There Ain't No Justice
- 1st edition Cape hardback, 1937
- Author: James Curtis
- Language: English
- Genre: Sports Drama
- Publisher: Jonathan Cape (UK) Knopf (US)
- Publication date: 1937
- Media type: Print

= There Ain't No Justice (novel) =

1937 novel

There Ain't No Justice is sports novel by the British writer James Curtis first published in 1937 by Jonathan Cape.

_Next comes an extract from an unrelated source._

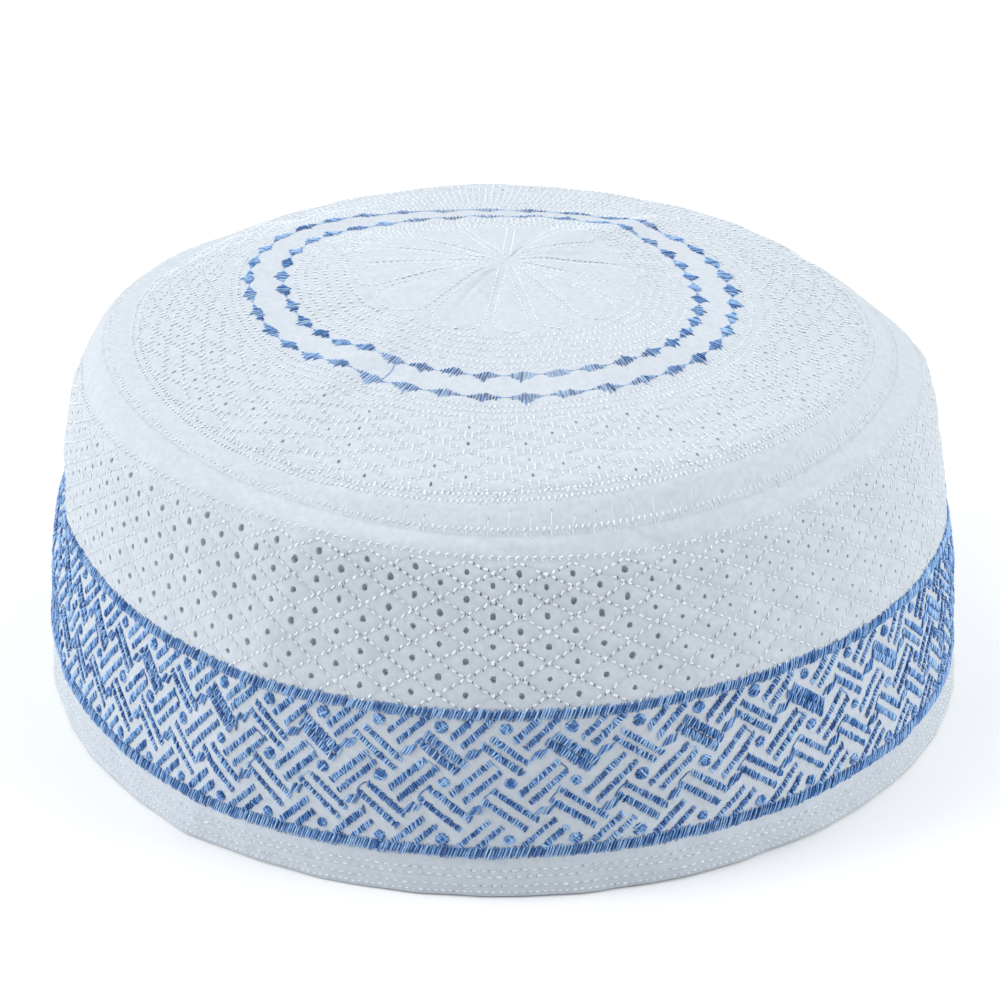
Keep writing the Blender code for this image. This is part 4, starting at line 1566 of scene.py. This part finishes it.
@dataclass
class BorderEmbroidery:
    """The blue border: a basket weave of paired satin bars between two satin lines."""

    surface: CapSurface
    relief: Callable
    lower_line: Pair = (8.2 * MM, 10.8 * MM)
    upper_line: Pair = (35.3 * MM, 37.4 * MM)
    repeats: int = 52
    heading_of: Pair = (118.0, 62.0)
    flatness: float = 0.6
    # Painted highlight on each thread's crest, with painted shade on its flanks
    crest: float = 0.38
    stray: float = 0.07 * MM
    comb: float = 0.17 * MM
    mean_tone: float = 0.46
    dark_tone: float = 0.35
    line_pitch: float = 0.47 * MM
    line_thread_half: float = 0.21 * MM
    line_rise: float = 0.4 * MM
    line_lean: float = 0.9 * MM
    line_comb: float = 1.5
    padding_points: int = 600
    padding_inset: float = 0.4 * MM
    padding_slope: float = 1.4
    padding_sunk: float = 0.3 * MM
    padding_height: float = 0.3
    # The padding is real thread, but its dark tone is painted shade for the gaps between the threads
    padding_tone: float = 0.18
    bar_pitch: float = 0.51 * MM
    thread_half: float = 0.25 * MM
    bar_half: float = 0.63 * MM
    bar_rise: float = 0.29 * MM
    bar_stray: float = 0.12 * MM
    bar_spread: float = 0.08
    turn_spread: float = 0.2
    thick_half: float = 0.92 * MM
    thick_apart: float = 1.7
    clearance: Pair = (0.3 * MM, 0.2 * MM)
    core_share: float = 0.9
    core_widths: tuple[float, ...] = (0.6, 1.0, 1.0, 1.0, 1.0, 0.6)
    core_sunk: float = 0.05 * MM
    core_rise: float = 0.2 * MM
    # The cores are real padding, but their dark tone is painted shade for the gaps between a bar's threads
    core_tone: float = 0.22
    dot_threads: int = 10
    dot_radius: Pair = (0.9, 1.25)
    dot_stray: float = 0.15 * MM
    dot_headings: Pair = (0.9, 2.3)
    dot_level: float = 0.8
    dot_dome: float = 1.3
    group_strokes: int = 4
    stroke_step: Pair = (0.58 * MM, 0.12 * MM)
    stroke_stray: float = 0.08 * MM
    stroke_reach: Pair = (0.95, 1.35)
    stroke_width: float = 1.1
    join_share: float = 0.75
    join_bow: tuple[float, ...] = (0.0, 0.25 * MM, 0.2 * MM, 0.0)
    join_half: float = 0.15 * MM
    join_rise: float = 0.08 * MM

    def __post_init__(self) -> None:
        """Seeds the small differences between threads."""
        self.rng = np.random.default_rng(67)
        self.pitch = FULL_TURN * self.surface.wall_radius / self.repeats

    def wall_place(self, place: Array) -> tuple[Array, Array]:
        """Angle and slant of places given by their distance round the cloth and their slant."""
        return self.surface.wall_angle(place[..., 0] / self.surface.wall_radius), place[..., 1]

    def lay(self, draft: MeshDraft, place: Array, lift: Array, half: Array | float, tone: Array) -> None:
        """Lays threads on the wall.

        Args:
            draft: The mesh to add to.
            place: Distance round the cloth and slant along each thread, threads by points by 2.
            lift: Height above the cloth, threads by points.
            half: Half widths.
            tone: Shade of each thread.
        """
        angle, slant = self.wall_place(place)
        centre = self.surface.face(angle, slant, lift + self.relief(angle, slant))
        normal = self.surface.outward(angle, slant)
        add_strands(draft, centre, normal, half, np.asarray(half) * self.flatness, 3, tone, self.crest)

    def tones(self, count: int, mean: Array | float, spread: float = 0.24) -> Array:
        """Shades of threads: light and dark by turns, with chance on top."""
        turns = np.where(np.arange(count) % 2 == 0, 0.06, -0.06)
        return np.clip(mean + turns + self.rng.normal(0, spread, count), 0, 1)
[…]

The novel was republished in 2014 by London Books as the tenth title in its London Classics series with a contemporary introduction by Martin Knight.

==Blurb==
"A large collection of local thugs, bullies, loafers, and ordinary working people are all vividly portrayed against a background of tenements, saloons, and boxing clubs."

==Synopsis==
A promising young boxer, Tommy Mutch, is convinced to turn professional and becomes involved with a successful promoter Sammy Sanders. At first Mutch enjoys a string of victories but is horrified when he discovers that Sanders wants him to take a dive in his next fight. He refuses to co-operate and retires from fighting, but when his sister urgently needs money, Mutch is forced to go back into the ring for a final time.

==Film adaptation==

In 1939 the novel was adapted into a film made by Ealing Studios. It was the directorial debut of Pen Tennyson and stars Jimmy Hanley and Edward Chapman. The screenplay was partly written by Curtis, adapting his own novel.

==Bibliography==
- Barr, Charles. Ealing Studios. Cameron Books, 1998.